>> BEGIN SOURCE DATA

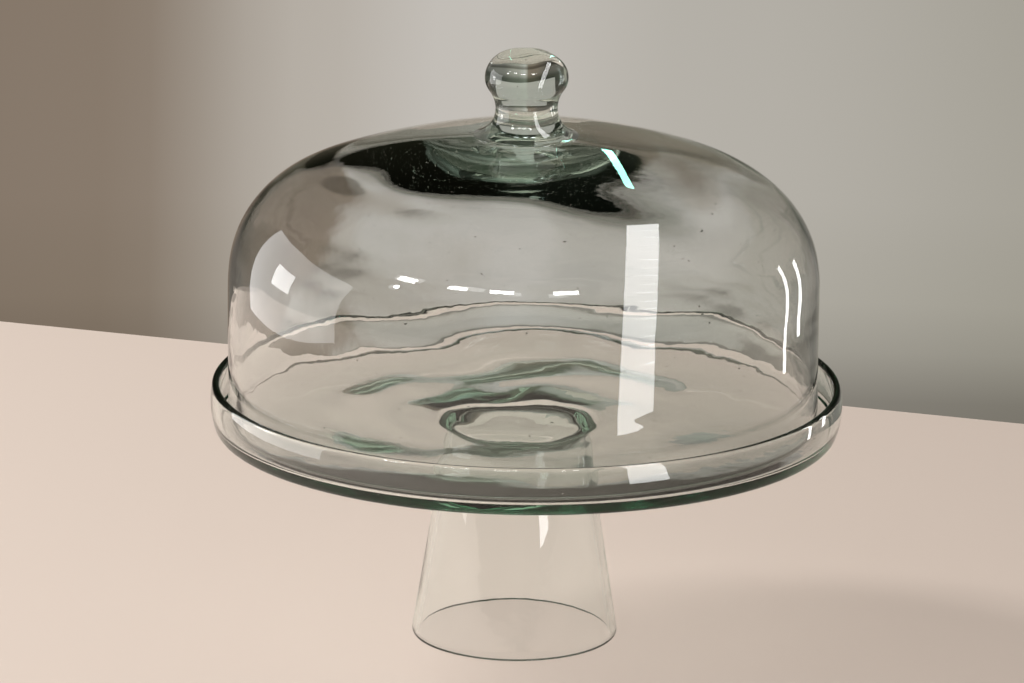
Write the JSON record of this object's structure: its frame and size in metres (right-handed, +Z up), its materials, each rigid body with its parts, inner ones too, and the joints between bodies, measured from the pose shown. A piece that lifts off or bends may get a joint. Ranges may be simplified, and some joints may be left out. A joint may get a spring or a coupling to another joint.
{
  "type": "cake stand with glass dome",
  "caption": "Round footed glass plate with an upturned rim, under a lift-off glass dome with a ball knob, for showing and covering a cake.",
  "frame": {"origin": "centre of the foot ring, on the table", "axes": "+Z up along the axis that every piece is turned about; +X and +Y level, with nothing to tell them apart"},
  "size_m": [0.3122, 0.3122, 0.297],
  "materials": {
    "recycled_glass": "clear hand-blown glass with a pale green tint, fire-polished, with small bubbles and soft ripples"
  },
  "bodies": {
    "stand": {"stand_pedestal": "recycled_glass", "stand_plate": "recycled_glass"},
    "dome": {"dome_bell": "recycled_glass", "dome_knob": "recycled_glass"}
  },
  "joints": [
    {"name": "dome_lift", "type": "slide", "parent": "stand", "child": "dome", "axis": [0, 0, 1], "range_m": [0, 0.15]}
  ]
}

>> END SOURCE DATA

[TASK PROMPT]:
Reproduce the material verbatim, line by line.

[THE RESULT]:
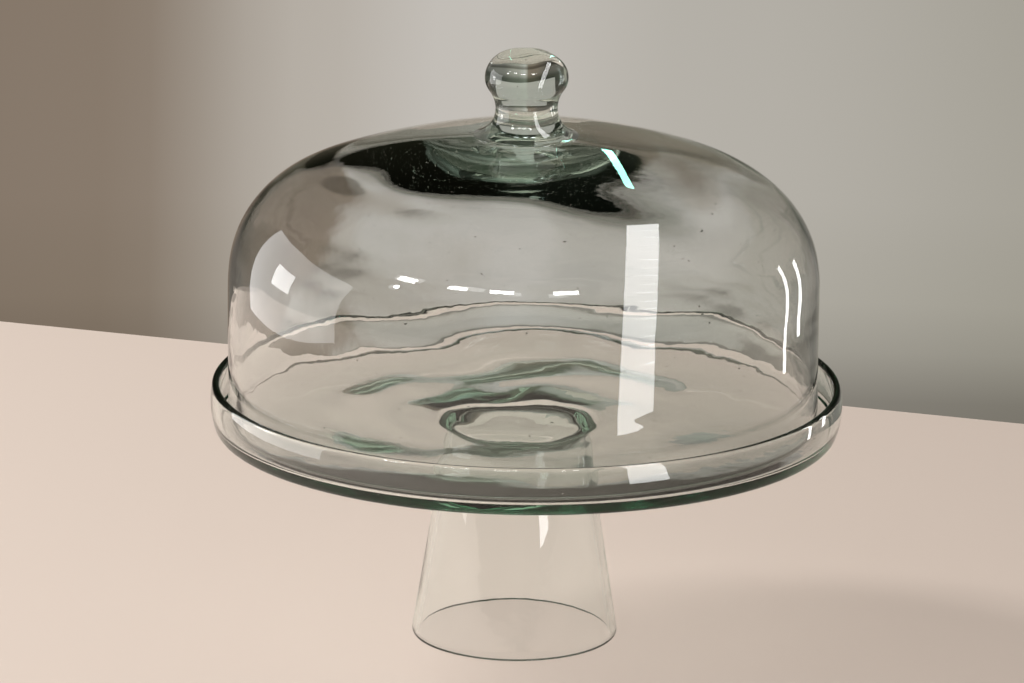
Write the JSON record of this object's structure: its frame and size in metres (right-handed, +Z up), its materials, each rigid body with its parts, inner ones too, and the joints between bodies, measured from the pose shown. A piece that lifts off or bends may get a joint. Ranges may be simplified, and some joints may be left out. A joint may get a spring or a coupling to another joint.
{
  "type": "cake stand with glass dome",
  "caption": "Round footed glass plate with an upturned rim, under a lift-off glass dome with a ball knob, for showing and covering a cake.",
  "frame": {"origin": "centre of the foot ring, on the table", "axes": "+Z up along the axis that every piece is turned about; +X and +Y level, with nothing to tell them apart"},
  "size_m": [0.3122, 0.3122, 0.297],
  "materials": {
    "recycled_glass": "clear hand-blown glass with a pale green tint, fire-polished, with small bubbles and soft ripples"
  },
  "bodies": {
    "stand": {"stand_pedestal": "recycled_glass", "stand_plate": "recycled_glass"},
    "dome": {"dome_bell": "recycled_glass", "dome_knob": "recycled_glass"}
  },
  "joints": [
    {"name": "dome_lift", "type": "slide", "parent": "stand", "child": "dome", "axis": [0, 0, 1], "range_m": [0, 0.15]}
  ]
}